Watching the stone woman crumble and reform into expanses of dirt and growth, he continued, “My children will do battle with yours for your old body, bickering over who owns what. You think you destroy yourself to feed them, but they will feed from each other. And you will have to absorb their bloodshed into your skin. You think you are their table? You are their grave.”
“Where is the fourth one?” whined Fear, sidling next to Power. “It tastes so good.” He wiped spittle from his lipless mouth, tongue rolling back out to undulate. “It mirrors their children’s pain, and they are so wonderfully afraid.”
“You will have your turn,” Power chided almost indulgently. “Step forward, zephyr. I may not be able to see you, but I know you are there.”

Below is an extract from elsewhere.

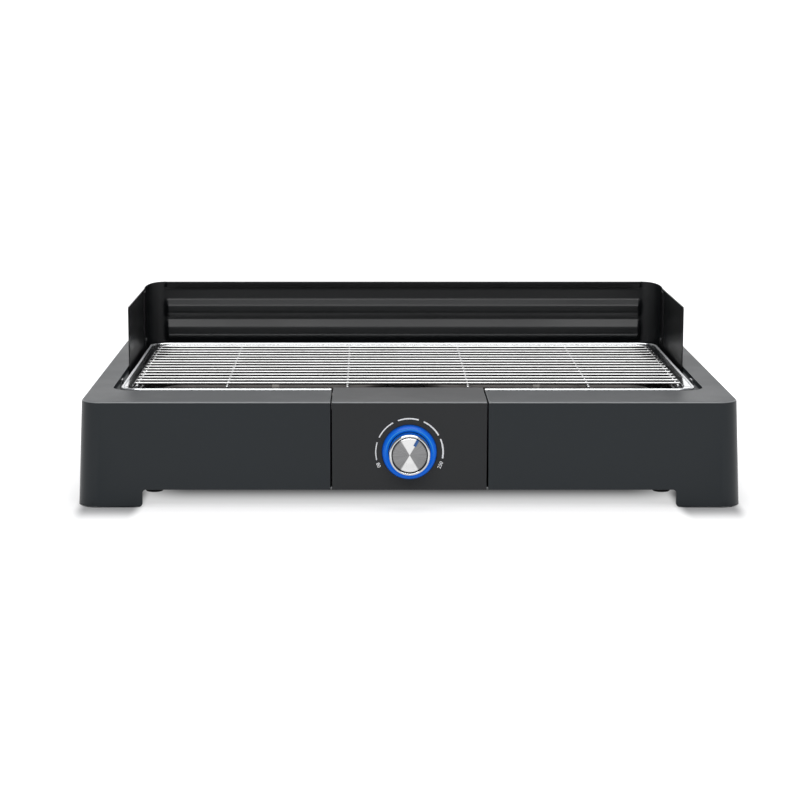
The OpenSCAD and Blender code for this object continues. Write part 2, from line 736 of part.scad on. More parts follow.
module light_ring() placed() color("#1e6fe0") {
    r = ring_d / 2;
    inner = knob_d / 2 + 0.6;
    turned([[inner, -3.6], [inner + 1, -4.4], [inner + 1.6, -4.6], [inner + 2, -5.6], [r - 2.2, -5.9],
        [r - 1, -5.2], [r - 0.2, -3.9], [r, -2.4], [r, ring_y], [r + 2, ring_y], [r + 2, ring_y + 1.2],
        [inner, ring_y + 1.2]]);
    for (a = [0, 120, 240]) translate([0, 0, dial_z]) rotate([0, a, 0])
        translate([0, ring_y + 1.2 - eps, r + 0.2]) rotate([-90, 0, 0])
            cylinder(r = 1, h = board_y - ring_y - 1.2 + eps);
}

module led_board() placed() color("#1f6b3a") difference() {
    rod_y(0, dial_z, ring_d / 2 + 1.4, board_y, board_y + 1.4);
    rod_y(0, dial_z, 12, board_y - 1, board_y + 3);
}

module leds() placed() color("#e8f0ff") for (i = [0 : 7])
    translate([0, 0, dial_z]) rotate([0, 45 * i + 22.5, 0])
        block(-1.75, 1.75, board_y - 1.2, board_y, knob_d / 2 + 1.3, knob_d / 2 + 4.1);

module safety_switch() placed() color("#1c1c1e") difference() {
    union() {
        block(switch_x - 10, switch_x + 10, switch_y - 3.2, switch_y + 3.2, switch_z, switch_z + 10.5);
        for (x = [-8, -1, 6]) block(switch_x + x, switch_x + x + 3, switch_y - 0.4, switch_y + 0.4,
            switch_z + 10.5, switch_z + 16);
    }
    translate([switch_x, switch_y, switch_z - 1]) cylinder(r = 1.6 + run_gap, h = 6.5);
    for (x = [-7, 7]) rod_y(switch_x + x, switch_z + 3, 1.2, switch_y - 8, switch_y + 8);
}

module switch_plunger() placed() color("#d8d4c8")
    translate([switch_x, switch_y, base_top + peg_h + gap]) {
        cylinder(r = 1.6, h = switch_z - base_top - peg_h + 3);
        cylinder(r = 2.2, h = 1.4);
    }

module terminal_block() placed() color("#e6e0d2") difference() {
    block(block_x - block_l / 2, block_x + block_l / 2, block_y, block_y + block_w, box_z + unit_t,
        box_z + unit_t + block_h);
    for (i = [-1 : 1]) {
        translate([block_x + i * pole_pitch, block_y + block_w / 4, box_z + unit_t + 6])
            cylinder(r = 2, h = block_h);
        rod_y(block_x + i * pole_pitch, box_z + unit_t + 5, 1.8, block_y + 9, block_y + block_w + 2);
    }
}

module wire(points) for (i = [0 : len(points) - 2]) hull() {
    translate(points[i]) sphere(r = wire_r, $fn = 10);
    translate(points[i + 1]) sphere(r = wire_r, $fn = 10);
}

module wiring() placed() color("#b5342c") {
    block_z = box_z + unit_t + 5;
    y0 = block_y + block_w + wire_r + 0.1;
    x1 = block_x - pole_pitch;
    x3 = block_x + pole_pitch;
    wire([[x1, y0, block_z], [x1, box_y1 - 9, block_z], [x1, box_y1 - 9, tube_z - wire_r],
        [-cold_x - 5, box_y1 - 14, tube_z - wire_r], [-cold_x - 4.6, box_y1 - 18.5, tube_z - wire_r]]);
    wire([[block_x, y0, block_z], [block_x, box_y1 - 10, block_z], [-20, box_y1 - 10, box_z + 12],
        [-20, 36, dial_z - 4], [-14.5, 32, dial_z - 2]]);
    wire([[x3, y0, block_z], [x3, box_y1 - 12, block_z], [20, box_y1 - 7.5, block_z + 1],
        [switch_x - 6.5, box_y1 - 7.5, box_z + 30], [switch_x - 6.5, switch_y + 1.5, box_z + 26.5]]);
    wire([[14.5, 26, dial_z], [22, 30, dial_z + 2], [30, 34, tube_z - 4],
        [cold_x + 4.6, box_y1 - 18.5, tube_z - wire_r]]);
}

module cord_gland() placed() color("#1c1c1e") difference() {
    union() {
        rod_y(gland_x, gland_z, gland_r + gland_wall, gland_y, gland_y + gland_l);
        block(gland_x - gland_r - gland_wall, gland_x + gland_r + gland_wall, gland_y, gland_y + 9,
            gland_z, box_z);
        rod_y(gland_x, gland_z, gland_r + gland_wall + 0.8, gland_y + gland_l - 3, gland_y + gland_l);
    }
    rod_y(gland_x, gland_z, gland_r, gland_y + 2, gland_y + gland_l + 1);
    translate([gland_x, gland_y + 4, gland_z]) cylinder(r = 2.4, h = 20);
}

module gland_clamp() placed() color("#2b2c2f") difference() {
    block(clamp_x - clamp_l / 2, clamp_x + clamp_l / 2, clamp_y - clamp_w / 2, clamp_y + clamp_w / 2,
        box_z + unit_t, box_z + unit_t + clamp_h);
    rod_y(clamp_x, box_z + unit_t, gland_r - 0.2, clamp_y - clamp_w, clamp_y + clamp_w);
}

module clamp_screws() placed() color("#9a9ca0") for (s = [-1, 1])
    translate([clamp_x + s * 0.35 * clamp_l, clamp_y, box_z + unit_t + clamp_h]) cylinder(r = 1.9, h = 1.6);

module thermostat_shaft() placed() color("#9a9ca0") difference() {
    rod_y(0, dial_z, shaft_r, -11, 15.5);
    block(-5, 5, -12, -4, dial_z + shaft_r - 0.8, dial_z + 5);
}

module knob_body() placed() color("#c9ccd0") {
    r = knob_d / 2;
    face = -knob_reach;
    seat = cap_d / 2 + 0.1;
    difference() {
        turned([[shaft_r + 0.05, -11.2], [0, -11.2], [0, face + 2.2], [seat, face + 2.2], [seat, face + 0.4],
            [seat + 0.6, face], [r - 0.9, face], [r, face + 0.9], [r, -1.2], [r - 1.6, -1.2],
            [r - 1.6, face + 4.6], [5.4, face + 4.6], [5.4, -3], [shaft_r + 0.05, -3]]);
        block(-0.6, 0.6, -8, 0, dial_z - 6, dial_z - 2.6);
    }
    block(-2, 2, -11, -4, dial_z + shaft_r - 0.75, dial_z + shaft_r + 1);
}

module knob_cap() placed() color("#c3c5c8") difference() {
    r = cap_d / 2;
    face = -knob_reach;
    turned([[0, face + 2.2], [0, face + 1.1], [r * 0.3, face + 0.95], [r - 0.8, face + 0.3], [r, face + 0.7],
        [r, face + 2.2]]);
    pointer_bar(0.05, face + 1.2);
}

module pointer_bar(grow, back) {
    r = cap_d / 2;
    translate([0, 0, dial_z]) rotate([0, pointer_angle, 0])
        block(-pointer_w / 2 - grow, pointer_w / 2 + grow, -knob_reach + 0.1 - grow, back,
            r - 0.2 - pointer_l - grow, r - 0.2 + grow);
}

module knob_pointer() placed() color("#2f7df0") pointer_bar(0, -knob_reach + 1.2);

module knob_clip() placed() color("#9a9ca0") difference() {
    rod_y(0, dial_z, 6.1, -8.5, -4.5);
    rod_y(0, dial_z, 5.45, -9, -4);
    block(-1.5, 1.5, -9, -4, dial_z - 8, dial_z - 3);
}

module grate_bars() placed() color("#d8dadd")
    for (i = [0 : bar_count - 1]) translate([-bar_x, bar_y0 + i * bar_pitch, bars_z])
        rotate([0, 90, 0]) cylinder(r = bar_d / 2, h = 2 * bar_x);

module grate_cross_wires() placed() color("#d8dadd")
    for (i = [0 : cross_count - 1])
        rod_y((i - (cross_count - 1) / 2) * cross_pitch, cross_z, cross_d / 2,
            bar_y0 - cross_over, bar_y1 + cross_over);

module grate_end_wires() placed() color("#d8dadd")
    for (s = [-1, 1]) rod_y(s * end_wire_x, cross_z, cross_d / 2, bar_y0 - 5, bar_y1 + 5);

// The form that a rib is pressed over, with sloping ends
module rib_form(z0) {
    half = shield_x - shield_r - 1;
    slope = (rib_h - rib_face) / 2;
    y0 = shield_y1 - sheet_t;
    intersection() {
        translate([-half, 0, 0]) rotate([90, 0, 90]) linear_extrude(height = 2 * half)
            polygon([[shield_y1 + 5, z0], [y0, z0], [y0 - rib_d, z0 + slope],
                [y0 - rib_d, z0 + slope + rib_face], [y0, z0 + rib_h], [shield_y1 + 5, z0 + rib_h]]);
        translate([0, 0, z0 - 1]) linear_extrude(height = rib_h + 2)
            polygon([[-half, shield_y1 + 5], [half, shield_y1 + 5], [half, y0], [half - slope, y0 - rib_d],
                [slope - half, y0 - rib_d], [-half, y0]]);
    }
}

module shield_ribs() for (i = [0, 1]) rib_form(body_h + bead_proud + i * rib_h);

module windshield_back() placed() color("#232426") {
    half = shield_x - shield_r;
    wing_x = shield_x - sheet_t * 1.5;
    wing_top = side_top - 2;
    difference() {
        union() {
            block(-half, half, shield_y1 - sheet_t, shield_y1, shield_z, shield_top);
            shield_ribs();
        }
        translate([0, sheet_t, 0]) shield_ribs();
        block(-half_w, half_w, shield_y1, body_d, 0, shield_top + 50);
    }
    block(1 - half, half - 1, shield_y1 - 2 * sheet_t, shield_y1 - sheet_t, shield_top - hem_h, shield_top);
    for (s = [-1, 1]) {
        difference() {
            translate([s * half, wing_y, shield_z]) rotate(s > 0 ? 0 : 90) rotate_extrude(angle = 90)
                translate([shield_r - sheet_t, 0]) square([sheet_t, shield_top - shield_z]);
            translate([s * (half + shield_r / 2) - shield_r, 0, 0]) rotate([90, 0, 90])
                linear_extrude(height = 2 * shield_r) polygon([[wing_y - 5, side_top], [wing_y + 2, side_top],
                    [wing_y + shield_r * 0.72, shield_top - 1], [shield_y1 + 1, shield_top],
                    [shield_y1 + 1, shield_top + 5], [wing_y - 5, shield_top + 5]]);
        }
        difference() {
            block(s * wing_x - sheet_t / 2, s * wing_x + sheet_t / 2, wing_y - lap_l, wing_y - 2,
                shield_z, wing_top);
            for (z = rivet_z) translate([s * wing_x - 5, lap_y, z]) rotate([0, 90, 0])
                cylinder(r = 1.6, h = 10);
        }
        block(s * (shield_x - sheet_t) - sheet_t, s * (shield_x - sheet_t) + sheet_t, wing_y - 2,
            wing_y, shield_z, wing_top);
    }
}

module side_panel(s) {
    x = s * (shield_x - sheet_t / 2);
    difference() {
        block(x - sheet_t / 2, x + sheet_t / 2, shield_y0, wing_y - 2 - gap,
            shield_z, side_top);
        translate([x, shield_y0, side_top]) difference() {
            cube([10, 2 * panel_r, 2 * panel_r], center = true);
            translate([-6, panel_r, -panel_r]) rotate([0, 90, 0]) cylinder(r = panel_r, h = 12);
        }
        for (z = rivet_z) translate([x - 5, lap_y, z]) rotate([0, 90, 0]) cylinder(r = 1.6, h = 10);
    }
}

module windshield_left() placed() color("#232426") side_panel(-1);

module windshield_right() placed() color("#232426") side_panel(1);

module shield_rivets() placed() color("#3a3b3e") for (s = [-1, 1], z = rivet_z)
    translate([s * shield_x, lap_y, z]) rotate([0, s * 90, 0]) {
        translate([0, 0, -2 * sheet_t - 0.8]) cylinder(r = rivet_r - 0.6, h = 0.8);
        translate([0, 0, -2 * sheet_t]) cylinder(r = 1.5, h = 2 * sheet_t);
    }

housing_shell();
base_plate();
base_screws();
rubber_feet();
heat_shield();
inner_frame();
shield_clips();
drip_tray();
control_panel();
control_box();
box_screws();
heat_barrier();
heating_element();
element_flange();
element_braces();
element_terminals();
thermostat();
thermostat_bracket();
thermostat_screws();
light_ring();
led_board();
leds();
safety_switch();
switch_plunger();
terminal_block();
wiring();
cord_gland();
gland_clamp();
clamp_screws();
thermostat_shaft();
knob_body();
knob_cap();
knob_pointer();
knob_clip();
grate_bars();
grate_cross_wires();
grate_end_wires();
windshield_back();
windshield_left();
windshield_right();
shield_rivets();
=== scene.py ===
import math
import bmesh
import bpy
from mathutils import Matrix, Vector


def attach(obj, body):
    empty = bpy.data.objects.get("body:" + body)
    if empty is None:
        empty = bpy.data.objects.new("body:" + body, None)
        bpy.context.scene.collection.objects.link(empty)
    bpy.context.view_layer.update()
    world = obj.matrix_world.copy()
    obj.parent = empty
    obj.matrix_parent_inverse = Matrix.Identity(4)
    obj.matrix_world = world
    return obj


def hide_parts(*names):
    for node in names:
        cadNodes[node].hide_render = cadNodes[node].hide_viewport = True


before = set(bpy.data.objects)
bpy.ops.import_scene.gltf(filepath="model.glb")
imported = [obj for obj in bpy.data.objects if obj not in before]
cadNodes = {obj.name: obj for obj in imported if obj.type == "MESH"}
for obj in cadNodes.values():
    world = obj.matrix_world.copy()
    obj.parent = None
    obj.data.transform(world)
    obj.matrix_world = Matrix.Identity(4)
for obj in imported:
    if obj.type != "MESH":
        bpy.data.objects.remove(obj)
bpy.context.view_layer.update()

mm = 0.001

# Millimetres, with y counted from the deck's front edge as the maker draws it
grill = {"deckWidth": 530, "deckDepth": 368, "deckHeight": 86, "lean": 3.4, "frontY": -177.5,
         "cornerRadius": 17, "dialHeight": 45.3, "trayMid": 201}


def at(x, y, z):
    return Vector((x, y + grill["frontY"], z)) * mm


# Camera, room and lamps
# The floor keys from nearLift to besideLegs shape the painted contact shadow round the body and legs
room = {"cameraAt": (-0.03235, -1.9178, 0.38022), "cameraTilt": 80.453, "lens": 99, "shiftX": 0.0385,
        "floorSize": 9, "floorTone": (0.35, 0.35, 0.354), "nearLift": 0.61, "farLift": 1.0,
        "outline": (0.2684, 0.1874), "inward": 0.0875, "under": (0.0, 0.0635), "underShare": 0.05, "outward": 0.15,
        "legs": (0.2424, 0.1610), "legHalves": (0.017, 0.024), "legReach": (0.006, 0.055), "legShare": 0.02,
        "sideways": 3.0, "besideLegs": 4.5,
        "backdropY": 2.6, "backdropHeight": 2.4, "roomTone": (0.20, 0.205, 0.215), "horizon": (0.06, 0.2),
        "lamps": {"overhead": ((0, 0.0, 2.3), (0, 0.0, 0.05), (2.4, 1.5), 39),  # place, aim, size, watts
                  "front": ((0, -2.0, 2.0), (0, 0, 0.05), (2.8, 1.0), 45)}}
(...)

The god wanted their children to know they were not abandoned. They borrowed a bit of their brother’s light and their outline sparkled faintly, a mortal-shaped constellation hovering between the children and the fates.
“You cannot break what is formless,” said Brother Air, and the voice was sibilant, like a snake’s whisper in the grass, neither male nor female, neither mortal creature nor ghostly spirit.
“I am not to be contained by your understanding. I am less than smoke and more than flesh, and yet I am neither. I am the mystery in the universes.”
“What is it saying?” vented War. “I do not like this murkiness. It will use these speeches to dissuade them from me having my way.”
“Kill it! Kill it!” squealed Hate. “I can’t understand it.”
Greed ground his teeth. “I have seen this in other worlds. This is the unknown vibration that seeks to undermine me. It tells our children, ‘Oh you do not need.’ Or it says, ‘Look at what you have.’ It is a disease.”
“Abominable,” called Fear and stepped even closer to Power. “It is an abomination. My brethren speak true. We must kill it. My king, it is my turn! Let me have the little god. I will eat it and then their children.”
“Then do it,” snapped Power. “We have tarried here too long. Let us reshape this world and then leave them broken in it.” He sighed and seemed to collect himself. “You are my most mighty fate, Fear. Second only to me. Lick its essence clean from this place.”
“Oh, stop!” Rowena pleaded. “I am too scared.”
“No,” I replied. “It ends better than you think it will.”